#### THE PROBLEM:
Extract the complete data exactly as given.
______________________________
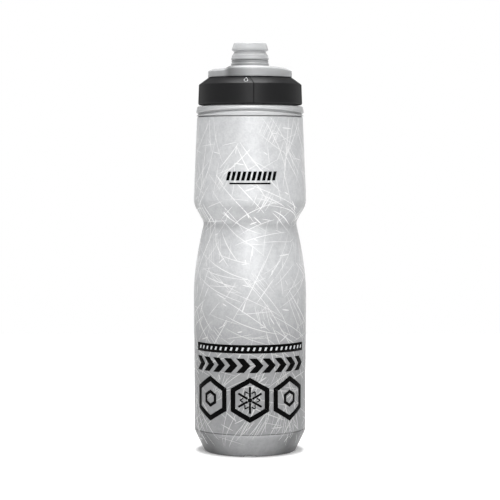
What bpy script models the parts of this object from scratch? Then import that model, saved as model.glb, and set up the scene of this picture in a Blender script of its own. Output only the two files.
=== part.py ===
"""Double-walled squeeze bottle for a bicycle cage, with a screw cap, a lock-out dial and a soft mouthpiece.

Every piece turns about the Z axis. The foot ring stands on Z = 0 and the front faces -Y.
Lengths below are in millimetres; build() turns them into metres.
"""

import math

import bmesh
import bpy
from mathutils import Matrix, Vector

MM = 0.001
SIDES = 40  # flats round every turned piece
GAP = 0.3  # free space between pieces that touch
TURN = 2 * math.pi

# Outside of the bottle
FOOT_RADIUS = 29.0
SEAM_HEIGHT = 15.0  # where the base cup meets the outer shell
SHELL_TOP = 217.6
TOP_RADIUS = 34.4
SHOULDER_RADIUS = 36.7
SHOULDER_HEIGHT = 161.2
WAIST_RADIUS = 30.25
WAIST_TOP = 150.0
WAIST_BOTTOM = 147.6
HIP_RADIUS = 36.6
HIP_HEIGHT = 105.0
SEAM_RADIUS = 36.3
FLARE_POWER = 1.62  # how quickly the flare under the waist opens

# The walls, from the outside in
SHELL_WALL = 1.2
WRAP_THICKNESS = 1.6
BOTTLE_WALL = 1.0
WRAP_INSET = SHELL_WALL + GAP
BOTTLE_INSET = WRAP_INSET + WRAP_THICKNESS + GAP
FLOOR_HEIGHT = 9.6  # top of the inner bottle's floor

# Neck and screw thread
NECK_RADIUS = 29.9
NECK_BORE = 27.5
NECK_TOP = 236.5
FLANGE_TOP = 224.4
FLANGE_BOTTOM = SHELL_TOP + GAP
FLANGE_RADIUS = 35.0
PITCH = 5.0
THREAD_CREST = 0.9  # half the thread's width at its crest
THREAD_ROOT = 1.6
THREAD_START = 228.5
NECK_TURNS = 1.25
NECK_CREST = 31.2
CAP_BORE = 31.6
CAP_CREST = 30.4
THREAD_SINK = 0.6  # how far a thread's root lies inside its wall

# Cap
CAP_BOTTOM = 225.3
CAP_TOP = 243.4
CAP_RADIUS = 33.7
CHAMFER_RADIUS = 33.2
CHAMFER_FOOT = 238.5
LIP_RADIUS = 26.9
LIP_BORE = 25.4
LIP_THICKNESS = 1.4
RECESS_RADIUS = 27.0
DECK_TOP = 239.3
DECK_BOTTOM = 237.0
SEAT_HEIGHT = 238.3  # underside that presses on the gasket
BOSS_BORE = 13.5
BOSS_TOP = 243.0

# Dial, nozzle and mouthpiece
DIAL_RADIUS = 27.2
DIAL_FLOOR = 241.2
BARREL_RADIUS = 12.3
BARREL_TOP = 255.0
STEM_RADIUS = 8.6
STEM_BORE = 6.6
STEM_TOP = 258.0
CHAMBER_RADIUS = 9.8
PORT_INNER = 4.2
PORT_OUTER = 8.6
PORT_SPAN = math.radians(70)
MEMBRANE_TOP = 260.8
MEMBRANE_BOTTOM = 259.6
SLIT_WIDTH = 0.5  # the slit is a groove, because the membrane is closed at rest
SLIT_DEPTH = 0.8
SLIT_LENGTH = 7.0
TIP_TOP = 265.7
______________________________
#### SOLVED PROBLEM:
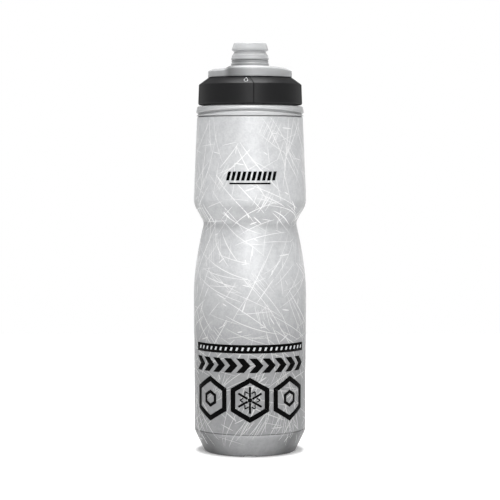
What bpy script models the parts of this object from scratch? Then import that model, saved as model.glb, and set up the scene of this picture in a Blender script of its own. Output only the two files.
=== part.py ===
"""Double-walled squeeze bottle for a bicycle cage, with a screw cap, a lock-out dial and a soft mouthpiece.

Every piece turns about the Z axis. The foot ring stands on Z = 0 and the front faces -Y.
Lengths below are in millimetres; build() turns them into metres.
"""

import math

import bmesh
import bpy
from mathutils import Matrix, Vector

MM = 0.001
SIDES = 40  # flats round every turned piece
GAP = 0.3  # free space between pieces that touch
TURN = 2 * math.pi

# Outside of the bottle
FOOT_RADIUS = 29.0
SEAM_HEIGHT = 15.0  # where the base cup meets the outer shell
SHELL_TOP = 217.6
TOP_RADIUS = 34.4
SHOULDER_RADIUS = 36.7
SHOULDER_HEIGHT = 161.2
WAIST_RADIUS = 30.25
WAIST_TOP = 150.0
WAIST_BOTTOM = 147.6
HIP_RADIUS = 36.6
HIP_HEIGHT = 105.0
SEAM_RADIUS = 36.3
FLARE_POWER = 1.62  # how quickly the flare under the waist opens

# The walls, from the outside in
SHELL_WALL = 1.2
WRAP_THICKNESS = 1.6
BOTTLE_WALL = 1.0
WRAP_INSET = SHELL_WALL + GAP
BOTTLE_INSET = WRAP_INSET + WRAP_THICKNESS + GAP
FLOOR_HEIGHT = 9.6  # top of the inner bottle's floor

# Neck and screw thread
NECK_RADIUS = 29.9
NECK_BORE = 27.5
NECK_TOP = 236.5
FLANGE_TOP = 224.4
FLANGE_BOTTOM = SHELL_TOP + GAP
FLANGE_RADIUS = 35.0
PITCH = 5.0
THREAD_CREST = 0.9  # half the thread's width at its crest
THREAD_ROOT = 1.6
THREAD_START = 228.5
NECK_TURNS = 1.25
NECK_CREST = 31.2
CAP_BORE = 31.6
CAP_CREST = 30.4
THREAD_SINK = 0.6  # how far a thread's root lies inside its wall

# Cap
CAP_BOTTOM = 225.3
CAP_TOP = 243.4
CAP_RADIUS = 33.7
CHAMFER_RADIUS = 33.2
CHAMFER_FOOT = 238.5
LIP_RADIUS = 26.9
LIP_BORE = 25.4
LIP_THICKNESS = 1.4
RECESS_RADIUS = 27.0
DECK_TOP = 239.3
DECK_BOTTOM = 237.0
SEAT_HEIGHT = 238.3  # underside that presses on the gasket
BOSS_BORE = 13.5
BOSS_TOP = 243.0

# Dial, nozzle and mouthpiece
DIAL_RADIUS = 27.2
DIAL_FLOOR = 241.2
BARREL_RADIUS = 12.3
BARREL_TOP = 255.0
STEM_RADIUS = 8.6
STEM_BORE = 6.6
STEM_TOP = 258.0
CHAMBER_RADIUS = 9.8
PORT_INNER = 4.2
PORT_OUTER = 8.6
PORT_SPAN = math.radians(70)
MEMBRANE_TOP = 260.8
MEMBRANE_BOTTOM = 259.6
SLIT_WIDTH = 0.5  # the slit is a groove, because the membrane is closed at rest
SLIT_DEPTH = 0.8
SLIT_LENGTH = 7.0
TIP_TOP = 265.7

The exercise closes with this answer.